Maureen Reagan, Ronald’s first child, also claimed to see Lincoln in the Lincoln bedroom. According to Maureen (as told by Regan to Joan Gage) one night while she was visiting her father, Maureen’s husband woke to see a shadowy figure standing in the room. After the figure vanished, he woke his wife, who laughed at him. A few months later, Maureen herself woke up to see the shadowy figure. According to Maureen, the figure was standing at the window, and she could clearly see the trees through it.


President Reagan also believed that his dog Rex, who refused to enter the Lincoln Bedroom, could also see Lincoln’s ghost.
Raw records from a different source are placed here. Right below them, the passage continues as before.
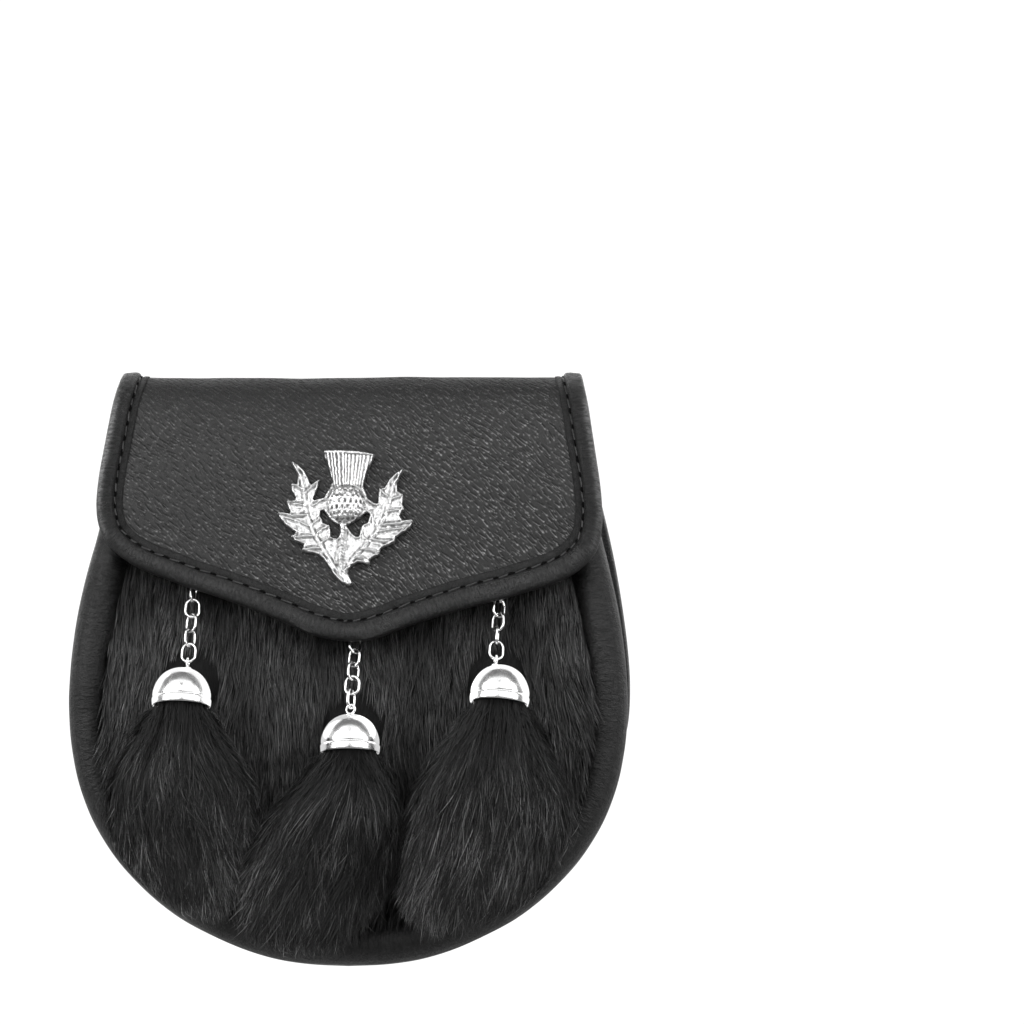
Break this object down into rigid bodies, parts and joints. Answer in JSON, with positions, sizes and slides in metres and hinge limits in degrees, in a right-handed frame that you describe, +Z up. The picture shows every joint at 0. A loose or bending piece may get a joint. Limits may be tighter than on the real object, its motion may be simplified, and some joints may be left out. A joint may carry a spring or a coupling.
{
  "type": "sporran pouch",
  "caption": "Round-bottomed leather belt pouch with a fur front, a bound flap with a thistle ornament, fur tassels on short chains, and a belt loop with side rings behind.",
  "frame": {"origin": "middle of the belt-loop tunnel on the back, where the strap that carries the pouch passes", "axes": "+Z up, -Y out of the front (badge and fur side), +X to the right as seen from the front"},
  "size_m": [0.19, 0.0836, 0.2008],
  "materials": {
    "grained_leather": "black pebble-grained leather, semi-matt with fine bright creases",
    "smooth_leather": "smooth black leather with fine cross wrinkles and a soft sheen",
    "black_fur": "short and long black rabbit-like fur, glossy strands in soft clumps",
    "cast_silver": "cast bright metal with darkened recesses",
    "polished_metal": "mirror-polished chrome",
    "plain_steel": "plain nickelled steel"
  },
  "bodies": {
    "root": {"back_and_flap": "grained_leather", "bell_centre": "polished_metal", "bell_left": "polished_metal", "bell_right": "polished_metal", "belt_loop": "grained_leather", "chain_anchor_centre": "plain_steel", "chain_anchor_left": "plain_steel", "chain_anchor_right": "plain_steel", "edge_binding": "smooth_leather", "flap_stud": "plain_steel", "fur_panel": "black_fur", "gusset": "smooth_leather", "link_centre_1": "polished_metal", "link_centre_2": "polished_metal", "link_centre_3": "polished_metal", "link_centre_4": "polished_metal", "link_centre_5": "polished_metal", "link_centre_6": "polished_metal", "link_left_1": "polished_metal", "link_left_2": "polished_metal", "link_left_3": "polished_metal", "link_left_4": "polished_metal", "link_left_5": "polished_metal", "link_left_6": "polished_metal", "link_right_1": "polished_metal", "link_right_2": "polished_metal", "link_right_3": "polished_metal", "link_right_4": "polished_metal", "link_right_5": "polished_metal", "link_right_6": "polished_metal", "ring_left": "polished_metal", "ring_right": "polished_metal", "ring_tab": "smooth_leather", "tassel_centre": "black_fur", "tassel_left": "black_fur", "tassel_right": "black_fur", "thistle_badge": "cast_silver"}
  },
  "joints": []
}
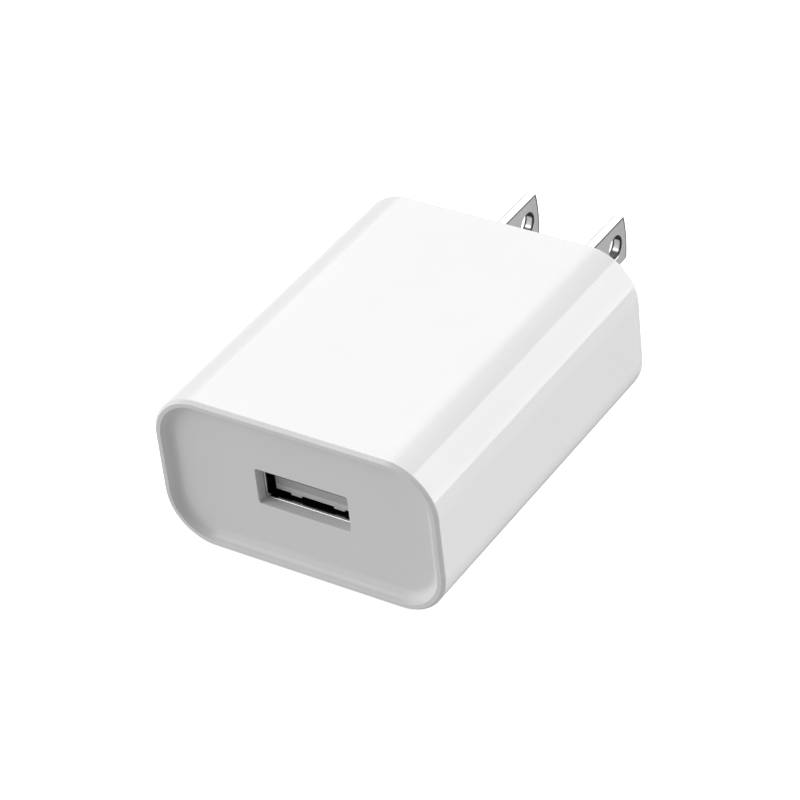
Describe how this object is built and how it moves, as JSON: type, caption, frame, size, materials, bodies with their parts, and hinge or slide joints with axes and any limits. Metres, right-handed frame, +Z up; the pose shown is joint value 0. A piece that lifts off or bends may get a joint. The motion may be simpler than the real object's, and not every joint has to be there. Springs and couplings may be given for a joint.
{
  "type": "usb wall charger",
  "caption": "Compact white wall charger: rounded case with fixed flat mains blades at the rear and a charging port in the dished front.",
  "frame": {"origin": "midway between the two blades, on the flat rear face of the case that meets the outlet", "axes": "+Y out along the blades, into the outlet; +Z up, across the case's height; +X across, from the left blade to the right blade seen from the port side"},
  "size_m": [0.0384, 0.0645, 0.021],
  "materials": {
    "case_plastic": "smooth polished moulded polycarbonate",
    "cover_plastic": "smooth moulded polycarbonate, very slightly duller than the case",
    "plated_brass": "nickel plated brass, bright, with fine drawn lines",
    "spring_brass": "bare phosphor bronze strip",
    "board_laminate": "glass epoxy laminate with green solder mask",
    "plated_sheet": "nickel plated steel sheet, half bright",
    "insulator_plastic": "white glass filled nylon",
    "gilt_contacts": "gold flashed phosphor bronze",
    "bobbin_plastic": "black phenolic moulding",
    "enamelled_wire": "copper wire under clear amber enamel",
    "yellow_tape": "yellow polyester tape",
    "ferrite": "dark grey sintered ferrite, fine grained",
    "tinned_wire": "tinned wire",
    "capacitor_sleeve": "dark shrink sleeve over an aluminium can",
    "seal_rubber": "black butyl rubber",
    "resistor_lacquer": "grey blue lacquer",
    "blue_lacquer": "blue epoxy dip",
    "chip_moulding": "black moulding compound",
    "chip_ceramic": "fired ceramic with tinned ends",
    "solder": "bright solder fillet",
    "fish_paper": "thin pressed insulating paper"
  },
  "bodies": {
    "charger": {"shell": "case_plastic", "front_cover": "cover_plastic", "line_blade": "plated_brass", "neutral_blade": "plated_brass", "line_clip": "spring_brass", "neutral_clip": "spring_brass", "circuit_board": "board_laminate", "usb_shell": "plated_sheet", "usb_insulator": "insulator_plastic", "usb_contact_tails": "gilt_contacts", "transformer_bobbin": "bobbin_plastic", "transformer_winding": "enamelled_wire", "transformer_tape": "yellow_tape", "transformer_core_front": "ferrite", "transformer_core_rear": "ferrite", "transformer_pins": "tinned_wire", "left_input_capacitor": "capacitor_sleeve", "right_input_capacitor": "capacitor_sleeve", "output_capacitor": "capacitor_sleeve", "bias_capacitor": "capacitor_sleeve", "capacitor_seals": "seal_rubber", "input_choke_core": "ferrite", "input_choke_winding": "enamelled_wire", "fusible_resistor": "resistor_lacquer", "safety_capacitor": "blue_lacquer", "bridge_rectifier": "chip_moulding", "control_chip": "chip_moulding", "output_rectifier": "chip_moulding", "snubber_diode": "chip_moulding", "chip_resistors": "chip_ceramic", "chip_capacitors": "chip_ceramic", "component_leads": "tinned_wire", "solder_joints": "solder", "insulating_sheet": "fish_paper"},
    "ground_spring": {"ground_contact": "gilt_contacts"},
    "data_plus_spring": {"data_plus_contact": "gilt_contacts"},
    "data_minus_spring": {"data_minus_contact": "gilt_contacts"},
    "power_spring": {"power_contact": "gilt_contacts"}
  },
  "joints": [
    {"name": "ground_contact_flex", "type": "hinge", "parent": "charger", "child": "ground_spring", "pos_m": [-0.0035, -0.0339, 0.00079], "axis": [1, 0, 0], "range_deg": [0, 2.4], "stiffness_Nm_per_rad": 0.1},
    {"name": "data_plus_contact_flex", "type": "hinge", "parent": "charger", "child": "data_plus_spring", "pos_m": [-0.001, -0.0339, 0.00079], "axis": [1, 0, 0], "range_deg": [0, 2.4], "stiffness_Nm_per_rad": 0.1},
    {"name": "data_minus_contact_flex", "type": "hinge", "parent": "charger", "child": "data_minus_spring", "pos_m": [0.001, -0.0339, 0.00079], "axis": [1, 0, 0], "range_deg": [0, 2.4], "stiffness_Nm_per_rad": 0.1},
    {"name": "power_contact_flex", "type": "hinge", "parent": "charger", "child": "power_spring", "pos_m": [0.0035, -0.0339, 0.00079], "axis": [1, 0, 0], "range_deg": [0, 2.4], "stiffness_Nm_per_rad": 0.1}
  ]
}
The spookiest of the White House paranormal stories is the demon cat. As the story goes, this cat isn’t relegated to the White House itself, but has been spotted at multiple government buildings. Supposedly, it’s main home is the basement crypt in the Capitol that was planned to be the final resting place of George Washington, and the legend says that this demon cat is seen before times of national tragedy. There are reports of sightings of the cat just days before both Lincoln and Kennedy were assassinated, but I guess the cat didn’t bother showing up for the assassination of President Garfield (ironic, really). The demon cat is a black cat that starts off no bigger than your average house kitty. When spotted, it begins to balloon in size, until it is as big as a large tiger. At that point, the cat will either explode, or lunge at the person who saw it. If the beast does lunge at you, worry not! It vanishes before making contact. In the 1890s, Capitol Hill guards claimed to have not just seen the demon cat, but fired at it. One guard, the story goes, had a heart attack when he saw the monster.


The last reported ghost sighting in the White House was in 2002, when a staffer claimed to see the first White House ghost, Abigail Adams, entering the East Room, the smell of laundry detergent following close behind. Maybe, in a few years, we’ll get some juicy ghost stories from the Obamas. I’d love to hear of President Obama having a conversation with Lincoln.